The Foreign Office is usually pretty reluctant when it comes to getting drawn into rows over stories, but it has made an exception for the Statesman and sent out this announcement, headlined: "Statement from a Foreign Office Spokesman on an article by the New Statesman…"

Marie Claire's number's down

AND the correction in the June issue of Marie Claire makes for compelling reading.

"In Sexism and the City (May) we wrongly stated that Dresdner Kleinwort Wasserstein is being sued by 506 female employees for £800 million," it tells readers. "We accept that the number of actual claims is six and the value is therefore much less…"

Big cat walkout leaves Mail out of pocket

REGULAR readers may recall Axegrinder's item last November about Associated's spat with Jaguar.

The up-market car company decided to stop advertising in Associated's national newspapers — problem with the demographics — and has since taken its business to other nationals.

Now I am told that as a result, the Daily Mail's bean counters calculate that they have so far lost as much as £4 million in advertising revenue which would have otherwise come in from Jaguar.

Observer left out in the cold

SPOTTED in the front-door window of a home in Whitchurch, Bristol: "If you are one of the following: 1. Carol singers 2. Bristol Observer delivery person Don't bother — try next door.

1. I don't celebrate Christmas.

2. The Bristol Observer is just crap."

Perhaps the occupier was one of the many embittered Observer staff axed by Northcliffe last year.

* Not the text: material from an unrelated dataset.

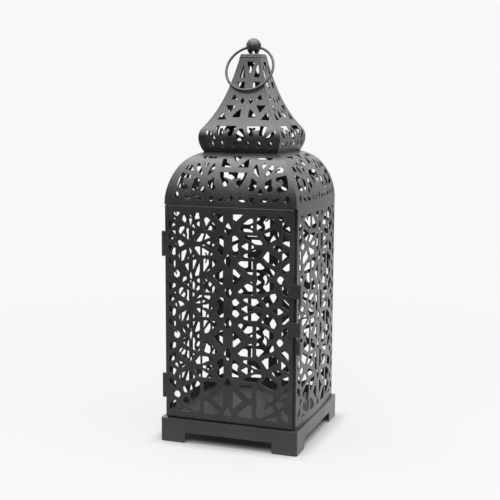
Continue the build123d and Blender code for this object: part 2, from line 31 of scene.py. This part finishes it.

Hacks' brief NYC encounter

THE Evening Standard's arts correspondent Tom Teodorczuk recently married his bride Deirdra, but it wasn't just a very special day for the happy couple.

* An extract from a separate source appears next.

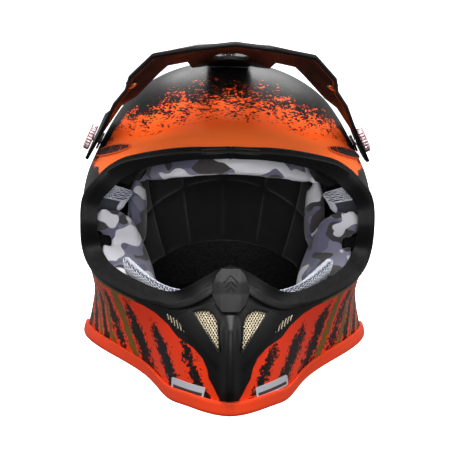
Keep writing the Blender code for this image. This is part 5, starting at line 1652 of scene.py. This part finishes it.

The romance of the occasion — they got married in New York — clearly had an intoxicating effect on other journalists who were present. The slow dance award should go to Harry Mount, The Daily Telegraph's New York correspondent, and the lady he met at the nuptials, Olivia Cole, a hackette on the Evening Standard's diary and a creator of love poems.

Gentleman that he is, Mount even escorted Ms Cole back to her hotel.